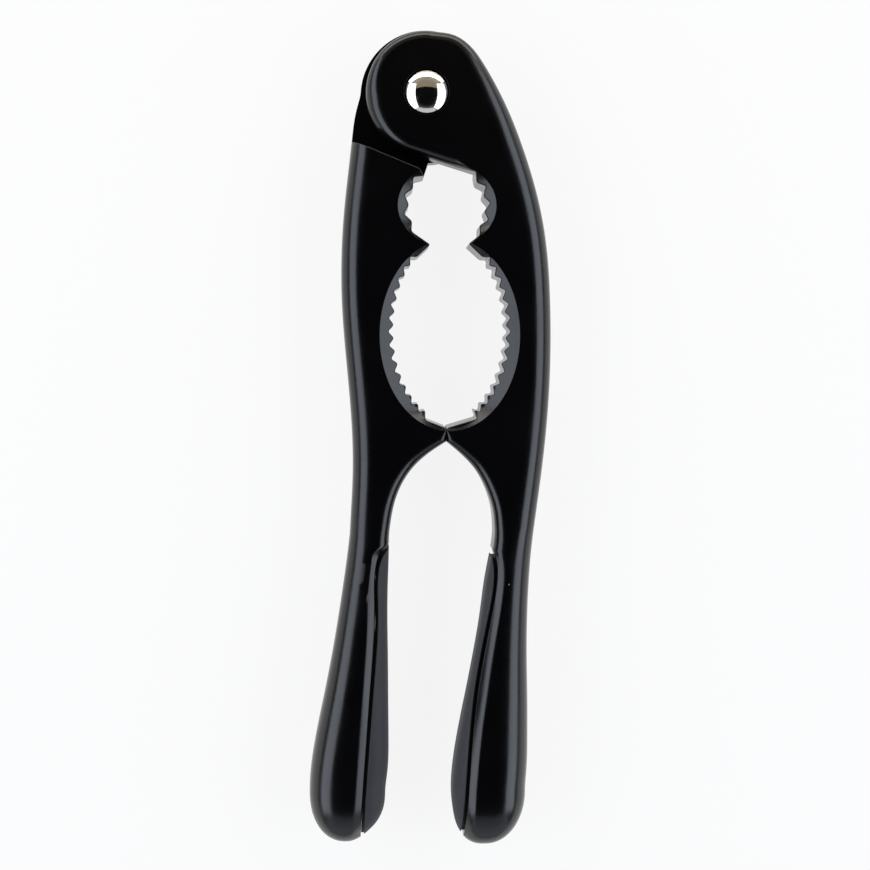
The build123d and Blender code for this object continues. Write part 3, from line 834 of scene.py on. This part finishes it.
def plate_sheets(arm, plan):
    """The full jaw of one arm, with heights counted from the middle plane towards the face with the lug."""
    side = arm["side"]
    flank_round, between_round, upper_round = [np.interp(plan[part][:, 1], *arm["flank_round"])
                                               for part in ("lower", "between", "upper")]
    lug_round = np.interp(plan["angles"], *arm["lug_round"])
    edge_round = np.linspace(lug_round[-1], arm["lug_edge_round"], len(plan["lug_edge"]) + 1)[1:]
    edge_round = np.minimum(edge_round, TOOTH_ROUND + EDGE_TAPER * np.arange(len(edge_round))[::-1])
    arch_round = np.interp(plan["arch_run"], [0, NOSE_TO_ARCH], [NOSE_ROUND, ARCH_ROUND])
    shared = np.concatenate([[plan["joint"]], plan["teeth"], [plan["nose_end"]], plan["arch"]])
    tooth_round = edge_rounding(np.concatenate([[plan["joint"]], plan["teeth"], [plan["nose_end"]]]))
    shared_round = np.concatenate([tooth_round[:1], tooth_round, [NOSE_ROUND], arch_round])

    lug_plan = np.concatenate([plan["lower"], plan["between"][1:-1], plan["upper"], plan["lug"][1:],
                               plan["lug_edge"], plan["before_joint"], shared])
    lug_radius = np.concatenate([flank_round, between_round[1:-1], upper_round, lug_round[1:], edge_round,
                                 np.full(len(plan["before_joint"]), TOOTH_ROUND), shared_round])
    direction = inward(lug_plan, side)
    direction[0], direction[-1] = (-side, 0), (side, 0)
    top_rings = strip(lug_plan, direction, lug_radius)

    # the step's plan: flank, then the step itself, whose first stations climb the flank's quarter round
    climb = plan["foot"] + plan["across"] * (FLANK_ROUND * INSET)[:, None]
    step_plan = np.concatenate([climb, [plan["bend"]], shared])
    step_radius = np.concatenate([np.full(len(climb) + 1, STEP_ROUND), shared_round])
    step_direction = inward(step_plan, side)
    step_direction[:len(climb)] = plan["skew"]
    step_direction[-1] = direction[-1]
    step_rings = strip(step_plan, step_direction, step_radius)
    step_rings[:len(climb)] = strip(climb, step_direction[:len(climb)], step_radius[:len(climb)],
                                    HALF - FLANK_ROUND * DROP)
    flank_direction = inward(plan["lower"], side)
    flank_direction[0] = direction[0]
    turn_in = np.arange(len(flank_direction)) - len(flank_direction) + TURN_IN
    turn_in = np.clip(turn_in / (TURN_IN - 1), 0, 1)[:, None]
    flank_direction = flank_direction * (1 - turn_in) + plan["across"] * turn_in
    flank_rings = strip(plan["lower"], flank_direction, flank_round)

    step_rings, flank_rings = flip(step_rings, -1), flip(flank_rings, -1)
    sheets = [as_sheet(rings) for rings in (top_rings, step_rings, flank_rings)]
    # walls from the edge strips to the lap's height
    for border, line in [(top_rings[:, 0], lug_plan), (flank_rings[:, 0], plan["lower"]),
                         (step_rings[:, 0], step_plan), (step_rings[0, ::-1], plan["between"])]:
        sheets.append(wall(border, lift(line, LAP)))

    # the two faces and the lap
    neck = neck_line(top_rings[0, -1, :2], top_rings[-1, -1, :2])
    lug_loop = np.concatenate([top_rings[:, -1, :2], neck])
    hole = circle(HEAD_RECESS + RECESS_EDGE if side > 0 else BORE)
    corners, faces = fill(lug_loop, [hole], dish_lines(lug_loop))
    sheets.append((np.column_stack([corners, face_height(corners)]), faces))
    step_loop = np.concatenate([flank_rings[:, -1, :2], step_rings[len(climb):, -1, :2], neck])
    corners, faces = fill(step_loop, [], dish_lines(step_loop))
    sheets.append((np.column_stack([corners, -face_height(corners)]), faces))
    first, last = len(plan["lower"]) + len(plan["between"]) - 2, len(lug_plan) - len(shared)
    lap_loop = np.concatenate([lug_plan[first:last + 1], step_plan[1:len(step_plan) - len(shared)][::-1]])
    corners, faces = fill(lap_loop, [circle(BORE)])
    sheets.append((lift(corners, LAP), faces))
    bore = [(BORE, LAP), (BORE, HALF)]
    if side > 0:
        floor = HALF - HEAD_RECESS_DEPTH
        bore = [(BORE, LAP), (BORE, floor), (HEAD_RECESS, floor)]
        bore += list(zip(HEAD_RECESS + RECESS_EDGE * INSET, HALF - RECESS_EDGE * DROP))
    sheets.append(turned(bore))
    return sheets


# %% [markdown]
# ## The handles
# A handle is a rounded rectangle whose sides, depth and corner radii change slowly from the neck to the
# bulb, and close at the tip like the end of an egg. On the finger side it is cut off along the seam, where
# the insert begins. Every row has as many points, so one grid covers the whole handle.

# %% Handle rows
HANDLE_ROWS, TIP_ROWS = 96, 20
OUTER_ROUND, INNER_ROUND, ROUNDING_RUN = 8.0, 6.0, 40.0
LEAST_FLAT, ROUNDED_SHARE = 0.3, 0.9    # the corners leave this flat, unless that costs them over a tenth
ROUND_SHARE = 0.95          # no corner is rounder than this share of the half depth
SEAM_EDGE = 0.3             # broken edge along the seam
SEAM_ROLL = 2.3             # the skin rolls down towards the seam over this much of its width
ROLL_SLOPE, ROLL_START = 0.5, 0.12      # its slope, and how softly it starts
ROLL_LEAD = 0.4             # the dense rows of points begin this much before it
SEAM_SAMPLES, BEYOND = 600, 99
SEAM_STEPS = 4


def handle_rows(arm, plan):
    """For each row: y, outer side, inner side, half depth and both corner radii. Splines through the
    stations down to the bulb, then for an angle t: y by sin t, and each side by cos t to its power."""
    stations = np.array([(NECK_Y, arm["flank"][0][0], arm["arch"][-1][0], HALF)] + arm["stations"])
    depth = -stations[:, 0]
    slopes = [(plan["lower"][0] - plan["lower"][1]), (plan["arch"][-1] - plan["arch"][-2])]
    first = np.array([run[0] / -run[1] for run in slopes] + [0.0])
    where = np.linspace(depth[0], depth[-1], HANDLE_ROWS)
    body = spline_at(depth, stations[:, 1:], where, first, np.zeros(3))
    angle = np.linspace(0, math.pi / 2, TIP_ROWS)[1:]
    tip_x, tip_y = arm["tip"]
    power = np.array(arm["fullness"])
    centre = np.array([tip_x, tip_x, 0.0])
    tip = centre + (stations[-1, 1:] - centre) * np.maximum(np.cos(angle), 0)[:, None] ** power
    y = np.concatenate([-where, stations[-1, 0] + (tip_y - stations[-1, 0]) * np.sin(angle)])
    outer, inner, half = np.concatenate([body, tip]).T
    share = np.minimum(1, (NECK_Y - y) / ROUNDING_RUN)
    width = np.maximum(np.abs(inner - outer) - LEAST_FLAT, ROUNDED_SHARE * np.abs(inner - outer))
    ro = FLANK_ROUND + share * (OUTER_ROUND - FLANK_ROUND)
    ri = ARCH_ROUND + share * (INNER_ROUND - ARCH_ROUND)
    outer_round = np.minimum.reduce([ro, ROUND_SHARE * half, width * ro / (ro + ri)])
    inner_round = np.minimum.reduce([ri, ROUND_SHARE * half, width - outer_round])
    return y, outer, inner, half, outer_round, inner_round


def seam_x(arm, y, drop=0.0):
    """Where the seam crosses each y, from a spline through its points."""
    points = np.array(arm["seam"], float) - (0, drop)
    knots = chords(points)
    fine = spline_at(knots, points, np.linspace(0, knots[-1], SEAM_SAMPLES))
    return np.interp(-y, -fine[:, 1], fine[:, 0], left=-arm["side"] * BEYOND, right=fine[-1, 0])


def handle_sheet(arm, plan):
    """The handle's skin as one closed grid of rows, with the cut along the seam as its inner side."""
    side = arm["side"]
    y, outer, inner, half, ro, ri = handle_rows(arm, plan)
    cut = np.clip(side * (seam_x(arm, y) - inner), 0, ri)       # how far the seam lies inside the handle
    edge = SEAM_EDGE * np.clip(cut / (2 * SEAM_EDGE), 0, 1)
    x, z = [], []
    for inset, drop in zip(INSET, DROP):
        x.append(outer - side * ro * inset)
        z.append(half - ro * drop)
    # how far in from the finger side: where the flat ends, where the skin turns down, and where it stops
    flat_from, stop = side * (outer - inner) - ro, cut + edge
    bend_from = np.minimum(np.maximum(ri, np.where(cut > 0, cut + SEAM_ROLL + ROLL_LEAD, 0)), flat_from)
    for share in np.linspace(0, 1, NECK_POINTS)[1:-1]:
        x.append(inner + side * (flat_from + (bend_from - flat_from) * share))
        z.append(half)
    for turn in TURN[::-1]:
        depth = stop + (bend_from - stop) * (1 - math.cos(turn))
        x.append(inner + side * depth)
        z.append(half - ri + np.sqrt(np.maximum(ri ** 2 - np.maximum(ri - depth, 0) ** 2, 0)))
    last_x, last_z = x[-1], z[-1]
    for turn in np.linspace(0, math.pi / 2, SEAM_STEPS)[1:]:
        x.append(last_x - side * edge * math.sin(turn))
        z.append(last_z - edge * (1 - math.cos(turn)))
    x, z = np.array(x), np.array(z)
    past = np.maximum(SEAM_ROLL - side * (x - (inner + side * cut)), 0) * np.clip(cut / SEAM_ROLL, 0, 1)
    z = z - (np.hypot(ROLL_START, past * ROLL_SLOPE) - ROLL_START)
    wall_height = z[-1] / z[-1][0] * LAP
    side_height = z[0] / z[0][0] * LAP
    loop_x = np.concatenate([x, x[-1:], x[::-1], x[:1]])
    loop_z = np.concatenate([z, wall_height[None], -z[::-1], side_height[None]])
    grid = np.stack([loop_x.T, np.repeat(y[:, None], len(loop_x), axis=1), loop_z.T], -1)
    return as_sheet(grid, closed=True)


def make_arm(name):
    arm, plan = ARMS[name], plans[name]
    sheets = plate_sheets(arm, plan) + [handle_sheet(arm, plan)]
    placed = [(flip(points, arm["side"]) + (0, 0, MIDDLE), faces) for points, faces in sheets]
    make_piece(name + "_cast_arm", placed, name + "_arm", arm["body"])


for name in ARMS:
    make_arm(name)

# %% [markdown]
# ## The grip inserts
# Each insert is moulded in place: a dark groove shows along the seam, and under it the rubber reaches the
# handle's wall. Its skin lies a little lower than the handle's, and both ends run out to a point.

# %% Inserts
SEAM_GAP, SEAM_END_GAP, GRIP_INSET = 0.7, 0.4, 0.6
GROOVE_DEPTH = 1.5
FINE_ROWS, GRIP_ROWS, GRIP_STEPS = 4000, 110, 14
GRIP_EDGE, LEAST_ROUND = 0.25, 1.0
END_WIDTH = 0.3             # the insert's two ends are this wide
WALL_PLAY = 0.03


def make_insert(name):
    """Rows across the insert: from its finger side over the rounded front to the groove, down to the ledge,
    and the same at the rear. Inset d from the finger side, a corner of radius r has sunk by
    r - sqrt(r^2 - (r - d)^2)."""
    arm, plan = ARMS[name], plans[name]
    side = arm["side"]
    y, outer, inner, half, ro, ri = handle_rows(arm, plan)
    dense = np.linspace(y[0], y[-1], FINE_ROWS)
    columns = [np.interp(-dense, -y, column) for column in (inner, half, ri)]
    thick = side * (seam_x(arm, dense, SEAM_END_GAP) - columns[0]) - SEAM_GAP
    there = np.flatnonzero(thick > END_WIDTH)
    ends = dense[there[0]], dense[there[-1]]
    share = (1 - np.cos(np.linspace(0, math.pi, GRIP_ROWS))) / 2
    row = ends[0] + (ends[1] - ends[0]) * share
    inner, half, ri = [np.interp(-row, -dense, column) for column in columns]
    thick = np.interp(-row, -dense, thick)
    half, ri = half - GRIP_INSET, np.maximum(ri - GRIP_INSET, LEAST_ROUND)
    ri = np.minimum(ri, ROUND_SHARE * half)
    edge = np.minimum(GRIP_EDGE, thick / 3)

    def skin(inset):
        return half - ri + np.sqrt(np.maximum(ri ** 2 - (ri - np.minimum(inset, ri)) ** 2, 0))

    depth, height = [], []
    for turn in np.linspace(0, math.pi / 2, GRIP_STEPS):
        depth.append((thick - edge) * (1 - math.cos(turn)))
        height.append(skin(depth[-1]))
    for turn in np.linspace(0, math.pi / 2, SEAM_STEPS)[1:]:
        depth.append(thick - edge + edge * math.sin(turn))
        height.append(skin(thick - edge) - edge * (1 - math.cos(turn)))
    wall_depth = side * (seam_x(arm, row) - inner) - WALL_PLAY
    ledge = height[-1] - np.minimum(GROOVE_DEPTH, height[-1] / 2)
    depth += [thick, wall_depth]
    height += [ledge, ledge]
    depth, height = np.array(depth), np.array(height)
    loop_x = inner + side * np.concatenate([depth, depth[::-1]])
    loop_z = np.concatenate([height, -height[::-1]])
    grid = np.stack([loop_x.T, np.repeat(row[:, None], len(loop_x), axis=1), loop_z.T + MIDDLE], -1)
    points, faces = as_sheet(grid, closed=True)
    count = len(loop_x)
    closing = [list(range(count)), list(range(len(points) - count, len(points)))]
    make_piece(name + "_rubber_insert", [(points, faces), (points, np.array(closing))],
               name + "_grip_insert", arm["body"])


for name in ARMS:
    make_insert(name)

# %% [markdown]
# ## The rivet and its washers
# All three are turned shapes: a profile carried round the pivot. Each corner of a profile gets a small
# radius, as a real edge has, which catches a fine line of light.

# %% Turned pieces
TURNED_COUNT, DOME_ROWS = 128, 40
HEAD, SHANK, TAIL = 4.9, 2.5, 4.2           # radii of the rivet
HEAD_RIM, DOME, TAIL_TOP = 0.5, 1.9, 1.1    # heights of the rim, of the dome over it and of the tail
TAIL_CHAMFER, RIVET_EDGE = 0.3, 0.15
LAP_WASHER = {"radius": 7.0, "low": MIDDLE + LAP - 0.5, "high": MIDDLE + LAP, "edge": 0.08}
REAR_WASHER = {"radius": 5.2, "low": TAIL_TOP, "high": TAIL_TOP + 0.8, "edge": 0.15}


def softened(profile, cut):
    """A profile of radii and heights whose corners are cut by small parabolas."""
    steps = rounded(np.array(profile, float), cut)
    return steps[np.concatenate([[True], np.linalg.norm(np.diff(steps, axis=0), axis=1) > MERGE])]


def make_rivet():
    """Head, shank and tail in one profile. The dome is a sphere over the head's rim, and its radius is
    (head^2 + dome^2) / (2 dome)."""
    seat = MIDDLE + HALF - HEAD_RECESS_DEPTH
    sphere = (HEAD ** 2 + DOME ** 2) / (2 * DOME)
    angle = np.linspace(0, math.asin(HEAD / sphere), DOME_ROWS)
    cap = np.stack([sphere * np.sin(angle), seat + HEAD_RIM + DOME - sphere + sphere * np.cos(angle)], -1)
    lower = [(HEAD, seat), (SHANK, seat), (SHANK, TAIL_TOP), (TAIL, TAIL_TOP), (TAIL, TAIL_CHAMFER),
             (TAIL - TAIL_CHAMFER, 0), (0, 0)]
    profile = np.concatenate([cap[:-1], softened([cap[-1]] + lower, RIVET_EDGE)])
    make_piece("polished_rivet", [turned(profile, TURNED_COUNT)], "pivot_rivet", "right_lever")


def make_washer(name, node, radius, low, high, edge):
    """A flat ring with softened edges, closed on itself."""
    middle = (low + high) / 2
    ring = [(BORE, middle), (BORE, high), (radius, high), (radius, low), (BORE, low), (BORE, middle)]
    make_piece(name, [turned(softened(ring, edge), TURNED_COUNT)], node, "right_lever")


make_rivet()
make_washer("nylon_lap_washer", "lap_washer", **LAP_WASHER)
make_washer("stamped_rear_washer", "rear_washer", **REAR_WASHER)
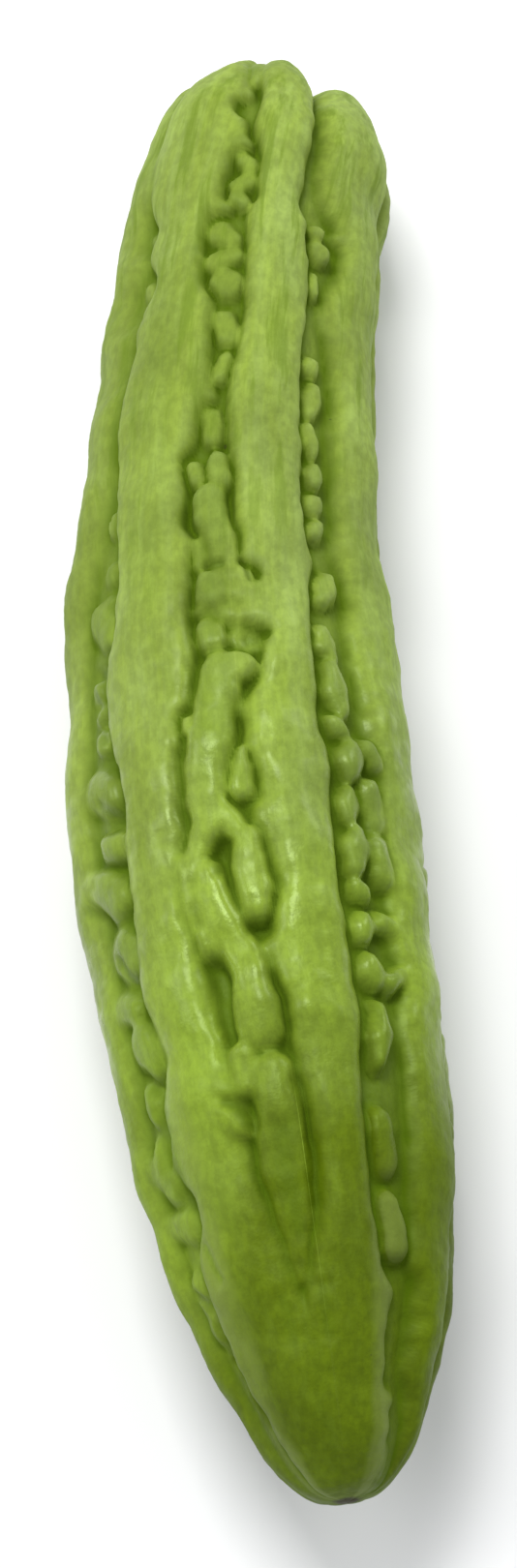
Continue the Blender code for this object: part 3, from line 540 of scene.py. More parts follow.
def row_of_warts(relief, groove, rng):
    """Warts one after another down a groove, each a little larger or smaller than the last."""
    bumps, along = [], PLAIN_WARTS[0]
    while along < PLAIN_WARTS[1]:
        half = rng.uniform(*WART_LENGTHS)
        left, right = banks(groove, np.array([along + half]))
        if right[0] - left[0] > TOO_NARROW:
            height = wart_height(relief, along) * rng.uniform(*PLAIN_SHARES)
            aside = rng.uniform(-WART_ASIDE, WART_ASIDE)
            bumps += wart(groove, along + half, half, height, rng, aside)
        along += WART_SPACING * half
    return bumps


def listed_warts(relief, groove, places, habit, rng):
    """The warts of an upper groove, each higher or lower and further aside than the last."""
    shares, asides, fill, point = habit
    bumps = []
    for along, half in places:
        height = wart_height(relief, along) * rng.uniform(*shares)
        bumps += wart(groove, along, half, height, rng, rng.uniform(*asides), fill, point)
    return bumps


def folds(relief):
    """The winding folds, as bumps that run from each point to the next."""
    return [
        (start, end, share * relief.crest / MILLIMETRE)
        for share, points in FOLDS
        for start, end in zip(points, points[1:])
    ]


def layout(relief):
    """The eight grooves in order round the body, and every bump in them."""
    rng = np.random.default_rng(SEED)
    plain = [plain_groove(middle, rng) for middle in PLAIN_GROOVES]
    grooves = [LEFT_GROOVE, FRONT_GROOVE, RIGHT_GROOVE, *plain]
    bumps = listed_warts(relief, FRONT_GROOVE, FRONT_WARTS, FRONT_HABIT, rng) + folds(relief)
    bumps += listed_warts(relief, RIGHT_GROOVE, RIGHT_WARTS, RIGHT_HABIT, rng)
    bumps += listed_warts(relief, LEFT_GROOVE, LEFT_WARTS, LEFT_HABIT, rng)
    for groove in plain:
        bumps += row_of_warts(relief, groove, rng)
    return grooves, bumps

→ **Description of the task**
Begin with the first line of the listing and copy exactly through the line that contains "top_rings = strip(lug_plan, direction, lug_radius)", please, keeping both ends and leaving out everything after.

→ **Correct answer**
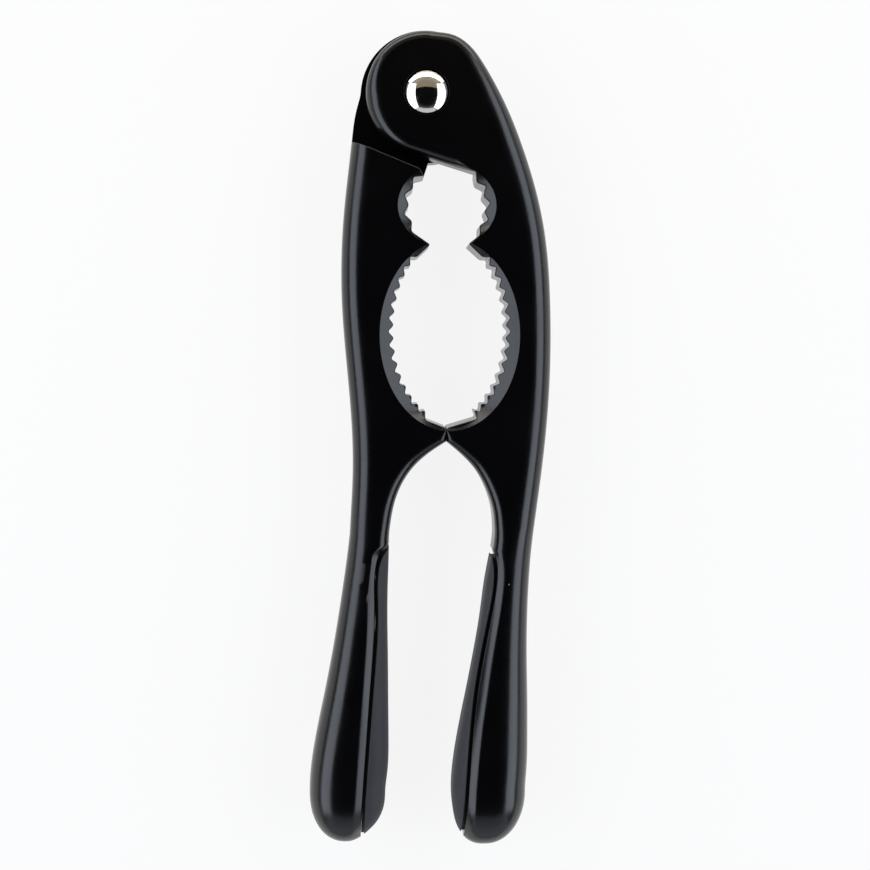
The build123d and Blender code for this object continues. Write part 3, from line 834 of scene.py on. This part finishes it.
def plate_sheets(arm, plan):
    """The full jaw of one arm, with heights counted from the middle plane towards the face with the lug."""
    side = arm["side"]
    flank_round, between_round, upper_round = [np.interp(plan[part][:, 1], *arm["flank_round"])
                                               for part in ("lower", "between", "upper")]
    lug_round = np.interp(plan["angles"], *arm["lug_round"])
    edge_round = np.linspace(lug_round[-1], arm["lug_edge_round"], len(plan["lug_edge"]) + 1)[1:]
    edge_round = np.minimum(edge_round, TOOTH_ROUND + EDGE_TAPER * np.arange(len(edge_round))[::-1])
    arch_round = np.interp(plan["arch_run"], [0, NOSE_TO_ARCH], [NOSE_ROUND, ARCH_ROUND])
    shared = np.concatenate([[plan["joint"]], plan["teeth"], [plan["nose_end"]], plan["arch"]])
    tooth_round = edge_rounding(np.concatenate([[plan["joint"]], plan["teeth"], [plan["nose_end"]]]))
    shared_round = np.concatenate([tooth_round[:1], tooth_round, [NOSE_ROUND], arch_round])

    lug_plan = np.concatenate([plan["lower"], plan["between"][1:-1], plan["upper"], plan["lug"][1:],
                               plan["lug_edge"], plan["before_joint"], shared])
    lug_radius = np.concatenate([flank_round, between_round[1:-1], upper_round, lug_round[1:], edge_round,
                                 np.full(len(plan["before_joint"]), TOOTH_ROUND), shared_round])
    direction = inward(lug_plan, side)
    direction[0], direction[-1] = (-side, 0), (side, 0)
    top_rings = strip(lug_plan, direction, lug_radius)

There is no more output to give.